Thune, Schumer trade blows over looming shutdown

Senate Majority Leader John Thune (R-S.D.) and Senate Democratic Leader Chuck Schumer (N.Y.) traded shots at each other Tuesday over who would be to blame for a government shutdown, something that both leaders indicated is becoming more likely with each passing day.
“I’m sure you’re all asking the question, are we or are we not going to have a Schumer shutdown? It sounds like from what he is indicating, that very may well happen,” Thune told reporters after the weekly Republican policy lunch.
Thune said Republican leaders are going to stick to their plan of passing a seven-week clean stopgap funding measure through the House and then putting it on the Senate floor, daring Democrats to vote “no.”

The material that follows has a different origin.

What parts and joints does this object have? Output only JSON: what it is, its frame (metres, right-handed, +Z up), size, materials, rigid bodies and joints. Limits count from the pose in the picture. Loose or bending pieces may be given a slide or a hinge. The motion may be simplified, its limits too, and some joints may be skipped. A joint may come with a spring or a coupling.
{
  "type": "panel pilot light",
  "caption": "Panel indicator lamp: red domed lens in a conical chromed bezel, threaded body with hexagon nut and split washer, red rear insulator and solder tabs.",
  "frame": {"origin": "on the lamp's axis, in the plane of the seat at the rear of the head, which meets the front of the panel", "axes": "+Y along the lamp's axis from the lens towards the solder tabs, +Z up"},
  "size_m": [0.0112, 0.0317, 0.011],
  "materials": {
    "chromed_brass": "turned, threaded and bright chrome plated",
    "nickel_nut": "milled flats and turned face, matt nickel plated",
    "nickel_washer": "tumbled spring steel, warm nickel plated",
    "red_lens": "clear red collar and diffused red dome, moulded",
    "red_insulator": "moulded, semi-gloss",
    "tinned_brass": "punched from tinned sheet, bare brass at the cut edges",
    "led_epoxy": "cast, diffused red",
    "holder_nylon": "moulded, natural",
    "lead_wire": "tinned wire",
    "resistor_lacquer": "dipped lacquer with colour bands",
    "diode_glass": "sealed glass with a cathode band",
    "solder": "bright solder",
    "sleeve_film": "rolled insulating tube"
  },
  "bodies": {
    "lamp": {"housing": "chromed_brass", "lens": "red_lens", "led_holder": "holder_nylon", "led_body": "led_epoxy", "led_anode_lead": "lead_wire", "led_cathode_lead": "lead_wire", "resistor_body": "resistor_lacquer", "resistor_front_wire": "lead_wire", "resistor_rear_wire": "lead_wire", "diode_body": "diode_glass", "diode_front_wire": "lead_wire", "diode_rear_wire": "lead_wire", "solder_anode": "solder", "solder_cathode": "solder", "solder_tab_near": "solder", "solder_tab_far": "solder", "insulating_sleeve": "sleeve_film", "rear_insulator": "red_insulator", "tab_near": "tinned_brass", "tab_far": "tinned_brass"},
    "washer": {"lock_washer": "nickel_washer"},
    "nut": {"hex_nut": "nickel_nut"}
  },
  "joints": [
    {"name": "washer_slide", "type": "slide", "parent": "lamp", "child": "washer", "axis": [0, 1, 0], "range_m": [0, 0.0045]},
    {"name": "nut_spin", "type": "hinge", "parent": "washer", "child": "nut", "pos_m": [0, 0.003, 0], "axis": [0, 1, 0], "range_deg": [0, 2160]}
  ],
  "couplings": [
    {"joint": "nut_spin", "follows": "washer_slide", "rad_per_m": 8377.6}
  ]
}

“We’re going to give them every opportunity to vote for a clean CR, something that in the past Sen. Schumer and the Democrats have said they support,” he said.
Thune noted 96 percent of Senate Democrats voted for 13 short-term continuing resolutions during former President Biden’s presidency, when Schumer was the Senate majority leader.
“I’m hoping that notwithstanding what Sen. Schumer is saying that there are Democrats out there who think it’s a really bad idea, like they did last year, to shut down the government,” he said. “Hopefully they will deliver the votes that are necessary for us to keep the government open.”
Speaker Mike Johnson (R-La.) on Tuesday unveiled a 91-page bill to fund the federal government through Nov. 21, which Thune said would give lawmakers more time to negotiate final deals on the annual spending bills.
He said the stopgap funding measure if passed would also give negotiators more time to craft legislation to extend enhanced health insurance premium subsidies under the Affordable Care Act, which are due to expire at the end of the year.
Schumer and House Democratic Leader Hakeem Jeffries (N.Y.), meanwhile, released a statement Tuesday afternoon declaring their opposition to the House Republican continuing resolution and pointing the finger back at the GOP.
“Right now, we’re exactly 14 days away from a government funding deadline. Democrats do not want a government shutdown. We’ve asked Republican leadership multiple times to meet with us to start negotiating,” Schumer said at a Tuesday afternoon press conference, accusing the Speaker of “politicizing” the process by “refusing our multiple requests to sit down and talk and doing his own CR without a single conversation with Democrats.”
He highlighted Trump’s comments during an interview with Fox News urging fellow Republicans not to “bother dealing” with Democrats.
“When he says out loud he doesn’t need or want our votes, that means Donald Trump wants a shutdown. Full stop. Trump also said on ‘Fox & Friends’ all he needs are Republican votes. He’s wrong,” Schumer said.
Schumer said he’s been asking for six weeks for Thune and Johnson to sit down at the negotiating table with Democrats to discuss the cuts to domestic non-defense spending in the March continuing resolution and the deep cuts to Medicaid in the One Big Beautiful Bill Act.
“By refusing to sit down with Democrats, Republicans are telling the American people they’re happy to help Donald Trump to burn this country down and they’re happy to let the government shutdown,” he said.